Friday, February 15, 2013







What's Happening?

Each of the above videos (Toy Story 1 on the left, Toy Story 2 in the middle, and Toy Story 3 on the right) were produced by speeding up the original movie, then blending each frame of the video with many of its neighbors -- other frames forward and backward in the original movie. This concept is illustrated in a simplified form in the following image:


In the above image, you can see 5 frames from the original movie being added together. This illustrates that the frames weren't combined equally -- each frame is blended more with its near neighbors than with faraway neighbors, which is what yielded the smoothness of the resulting video.




The Process In Detail

The exact process we used to produce the above videos involved a number of steps using ffmpeg/avconv and python with scipy.

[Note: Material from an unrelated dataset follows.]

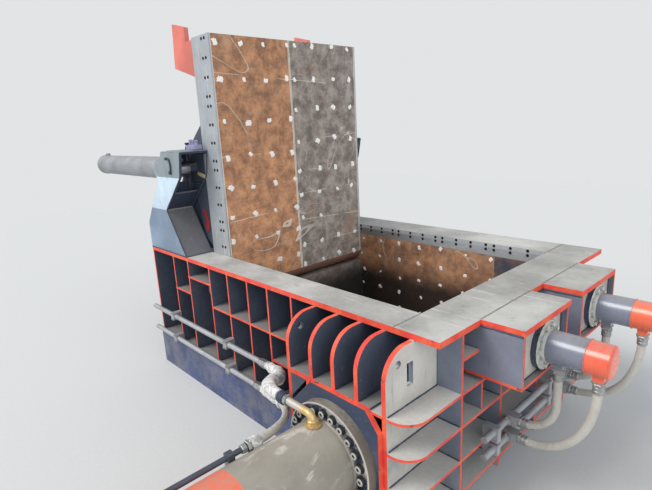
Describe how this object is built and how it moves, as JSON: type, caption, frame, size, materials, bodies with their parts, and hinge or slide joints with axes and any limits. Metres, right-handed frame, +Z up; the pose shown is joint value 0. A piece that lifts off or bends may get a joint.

1. First, we extracted 1 frame per second from the original movie, using the following command:
avconv -i path/to/toystory1.avi -vsync 1 -r 1 -f image2 -an -y output/image_%07d.png
For Toy Story 1, this resulted in 4866 images in the output folder. Toy Story 2 yielded 5548 images and Toy Story 3 amounted to 6155 images.
2. Next, we ran our python program (source code), which blends each frame with its neighbors and saves an image of the result. The blending operation is a weighted sum, where each frame is added with 150 neighboring frames on either side (forward and backward in the movie), weighted by the neighboring frames' distances (i.e. - the current frame has a weight of 150, the frames immediately on either side of the current frame each have a weight of 149, the two frames flanking those frames have a weight of 148, etc. etc. until the neighboring frames that are 150 frames away from the current frame have a weight of 0). This weighted sum of 301 frames is normalized and saved as a single frame of the output video. (When we talk about the weighted sum of images, we mean the RGB values for a pixel of the output image are the sums of the RGB values of the pixels at that same location in every other frame, with these RGB values multiplied by that frame's weight.)
3. After the python program finishes, there should be a blended output frame for every input frame. Combine these blended frames into a movie with the following command:
avconv -f image2 -r 30 -i path/to/python/script/output/frame%04d.png -filter:v setpts=0.5*PTS -vcodec libx264 output/toystory1.mp4
The setpts option determines the speed of the resulting video. A multiplier of 1.0 ("setpts=1.0*PTS") is normal speed, whereas a multiplier of 0.5 is double speed and a multiplier of 2.0 is half speed. We varied this coefficient for each video so that the result would be 90 seconds long, to produce videos of the same length for all three movies.